40.4 Having accepted a student, the responsibility for the quality of the graduate must rest with the higher education institution. All of those concerned with funding higher education are doing a great deal at present to ensure that there are mechanisms in place to monitor and aid teaching, but the real guarantor is not an appropriate bureaucracy (although that can be helpful), but commitment and participation by senior staff. Professors who teach undergraduates with enthusiasm, rather than passing the chore down to teaching assistants and graduate students so that the senior staff can get on with their research, are the real determiners of graduate quality.

40.5 The main complaints made to us by employers about graduates are not, however, concerned with subject knowledge. They relate to a lack of social skill, and a lack of communication skill. We believe that the first is at least in part produced by inadequate opportunity to take part in extracurricular activities, itself influenced by poor or no chance to reside on campus. We are pressing government on this issue. The lack of communication skill is linked to, although not wholly determined by, inadequate dexterity with language.

40.6 HEIs are offering remedial courses and self-study opportunities to help students improve their language skills. We do not believe, however, that students will take the language issue with sufficient seriousness until institutions introduce testing and record students' performance on their academic certificates.

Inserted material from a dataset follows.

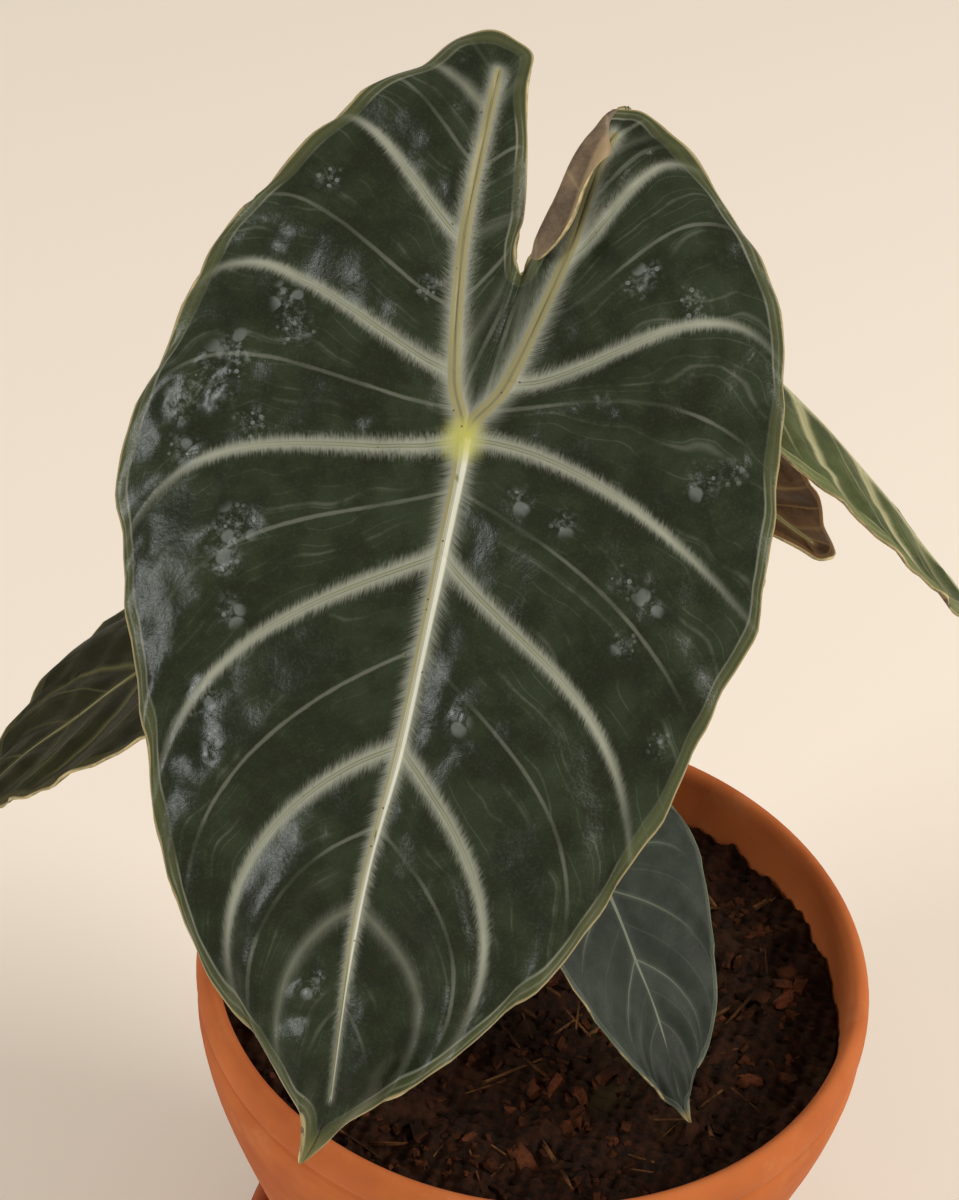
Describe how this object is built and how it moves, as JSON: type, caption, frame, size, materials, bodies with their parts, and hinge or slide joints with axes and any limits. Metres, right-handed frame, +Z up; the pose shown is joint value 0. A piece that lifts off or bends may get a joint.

40.7 Although we have been emphatic about the importance of teaching quality, the UGC is also much interested in the quality of research. The signs here are encouraging. The quantity of research undertaken in Hong Kong has increased in recent years but so, in part due to the influence of the RGC, has its quality. We have given examples of some of this work in Chapter 13. The difficulty in making the step from good to world-class research should not be underestimated, nor should the achievement of those teams and individuals in Hong Kong's HEIs which have done so.

40.8 Quantity, as we have seen earlier in this chapter, is in many people's minds linked with quality. It is also, however, linked with supply from the schools and the demands of the labour market, topics covered in Chapters 30 and 31. If we continue with present intakes, the predictions of Education and Manpower Branch are that there will be a surplus of 10% of degree holders in the labour force in 2001 and a surplus of 4% of holders of sub-degree qualifications. There are, however, many caveats about these figures, as we noted in Chapter 30. Whether we can continue with present intakes from the schools is itself a matter of some controversy, but our inclination is to leave FYFD enrolments in UGC institutions at 14,500 throughout the 1998-2001 triennium, with as at present, the opportunity to recruit 2% non-Hong Kong students paying standard fees outside target numbers and, additionally, a further 2% within target numbers. This figure of 14,500 will have to include all extra demands from government, including enrolment at HKIEd. Outside the UGC HEIs, there will be some growth in full-time undergraduate recruitment by the APA. Part-time undergraduate numbers may well continue to rise over the next few years (and subsequently decline), but their demand on public funds is slight and is likely to remain so even if our sympathetic view towards them (see paragraph 24.9) is accepted.

40.9 We have received very conflicting evidence about sub-degree places. On balance, we think that a small increase would be desirable, but would be difficult to achieve. We therefore propose that intakes to both UGC and VTC HEIs should remain at current levels, but that the situation should be kept under review.

40.10 At the postgraduate level we propose a small increase in taught postgraduate numbers, partly to accommodate the needs of HKIEd, and a standstill on research students (although with an opportunity to recruit more of them from outside Hong Kong). CPE students will undoubtedly continue to grow, but our only funding interest here (Chapter 24) is in more rational financing.

40.11 The picture that we have painted for the next few years is (with the exception of part-time undergraduate courses and CPE) one of little or no growth. This does not, however, imply little or no change. There will be shifts in subject balance both in teaching and research (in part due to the development of areas of excellence), some of it of sufficient magnitude to be uncomfortable for individual institutions. It will be more important than ever that as well as studying quantity they also pay heed to quality.